No details were given as to who would have received the medal and there seems to be some doubt as to whether or not it was officially recognised by either the Greek or Cretan Governments. (Although given the less than brilliant efforts by the Greek Army during the short period it was on Crete, this is not unsurprising.)

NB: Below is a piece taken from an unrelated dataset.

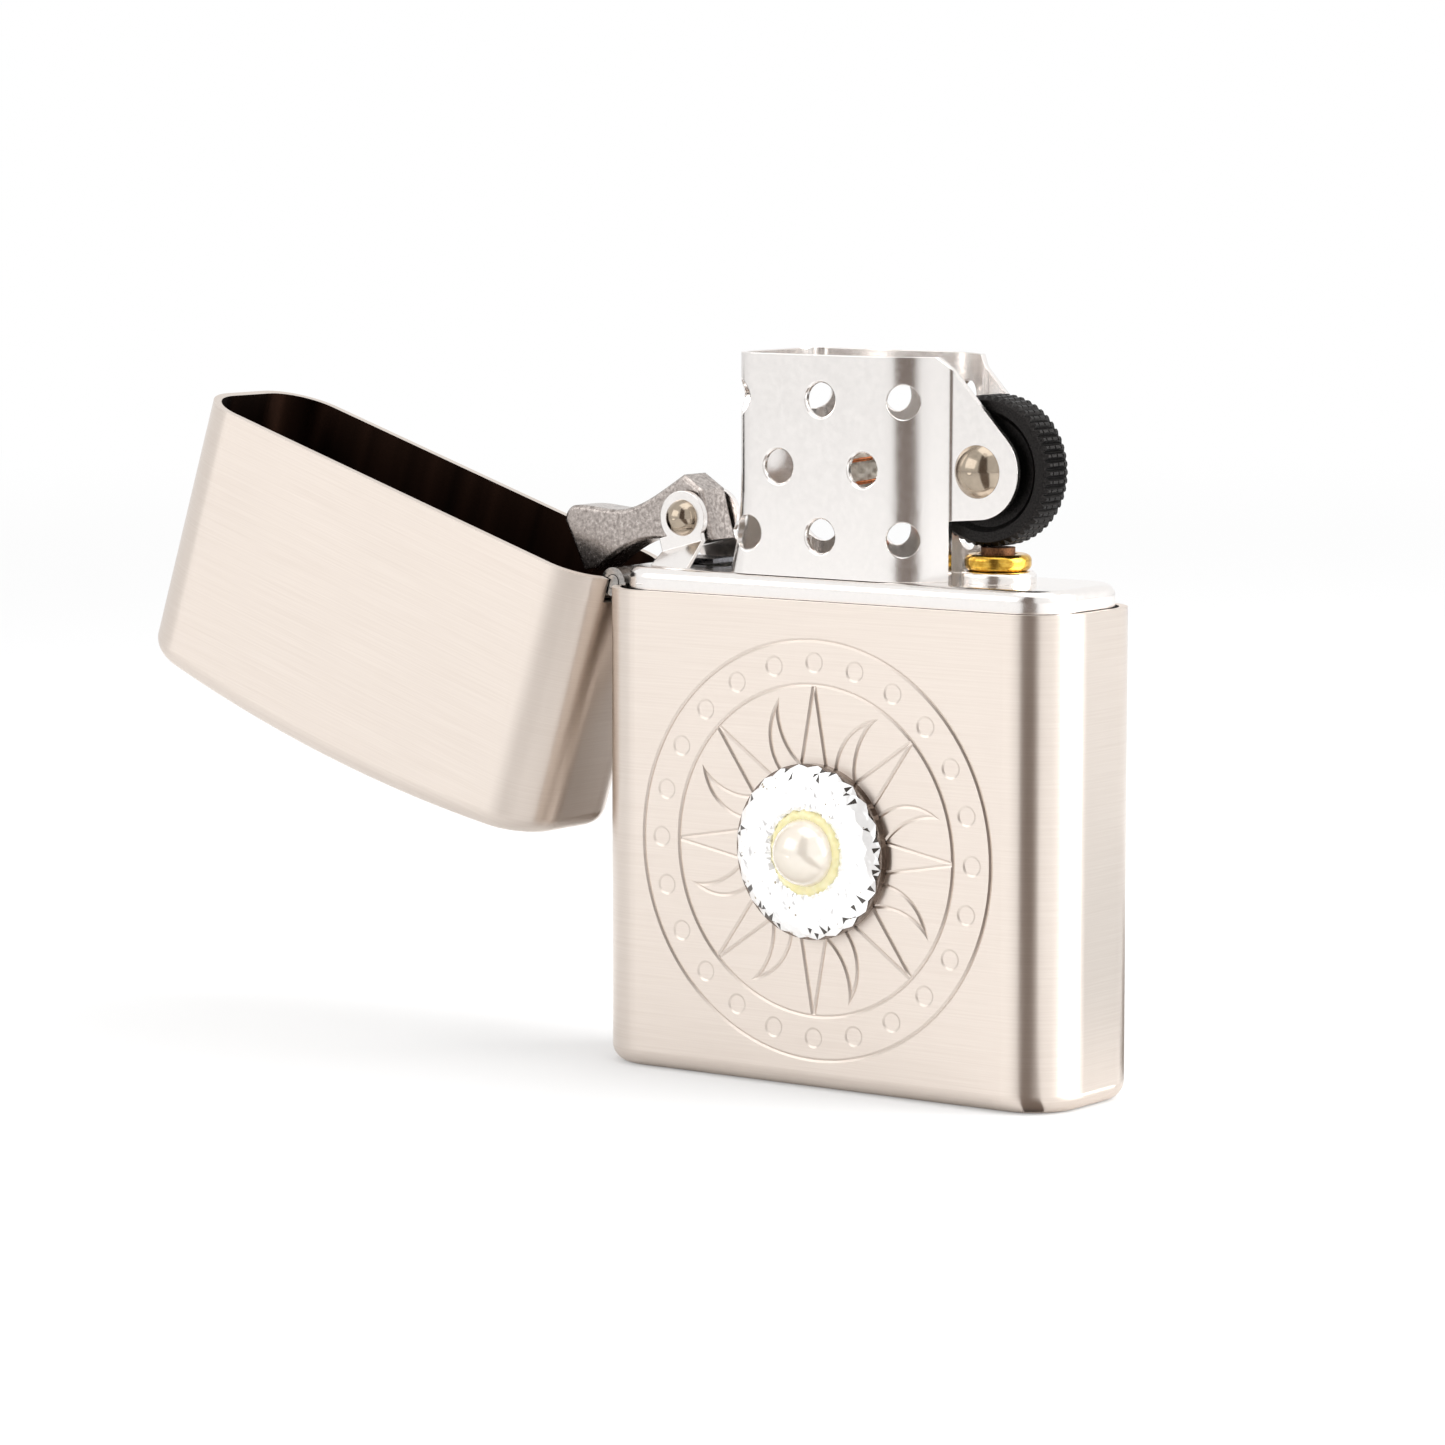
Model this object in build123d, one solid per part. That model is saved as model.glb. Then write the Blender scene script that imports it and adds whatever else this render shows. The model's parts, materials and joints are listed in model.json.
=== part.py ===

Some British soldiers did, however, received medals while in Crete, albeit for the Sudan Campaign; participants being eligible for The Queen’s Sudan Medal and/or The Kedive’s Sudan Medal, the latter coming with up to 15 additional clasps. Colour Sergeant Archer, 2/Rifle Brigade, received his medal in early 1899. In March that year he wrote to his mother telling her that he was getting the [Queen’s?] Sudan Medal and “[hopes] to get an International Star for this place.” On 8th April 1899, in an obviously underwhelmed state of mind, he wrote to his brother that that: “We received our [Sudan] medals, got them last Monday, they are though in a very crude condition having no bar nor the names on.”  Unfortunately for Archer, no International Star was awarded for service in Crete.
 Liddle Hart Collection, Kings College London. ARCHER.